Comet Browser is an upcoming Browser built by the team behind Perplexity (one of the most promising search-focused AI teams right now).
What they realized is that web browsers are at the core of search, so what if they built a browser that has their AI search at the core? Might sound familiar to The Browser Company's thesis with their new upcoming Dia Browser, but Perplexity is quite a bit larger and has had more success in the search space, taking nearly 2% of global search traffic.
Perplexity has something up their sleeve with Comet though, and it's all around their Assistant.
Comet's built-in assistant is what sets it apart from all the best browsers we've covered. It handles the new table-stakes well, with Perplexity at the core, so all the usual search and research functionality is handled.
It can also interact with open tabs, allowing you to essentially target your search and research to a more specific dataset to what you're looking into. But Dia can do this as well, so it's not particularly standout in a browser.
But what does set it apart is Comet gives us the first actual glance at what this coveted "Agentic Browsing" experience actually is, in a non-technical, actually user-friendly way.
What does this mean?

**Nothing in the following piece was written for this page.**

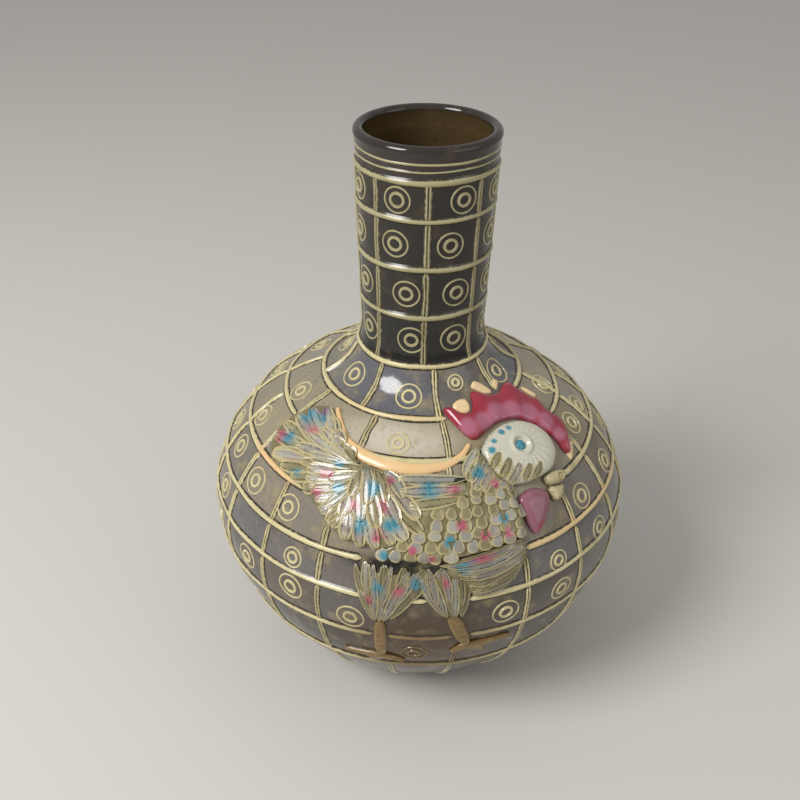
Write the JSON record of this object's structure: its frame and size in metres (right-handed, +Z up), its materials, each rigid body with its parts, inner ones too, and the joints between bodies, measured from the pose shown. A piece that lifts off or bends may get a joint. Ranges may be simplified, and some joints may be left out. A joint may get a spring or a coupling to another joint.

Well it can connect into your calendar and email to tell you about important emails (cool, like Google Assistant, right?), but most impressively it can even navigate the web for you.
I'm saying that you can ask it to do things, and it will actually navigate around the page your on, open new pages when needed, and take action as if it's a human you're asking to do something for you.

With all of that said, moving into the browser space is incredibly difficult, but there is something incredibly interesting about this new wave of AI browsers, and we're totally here for the browser space to finally evolve.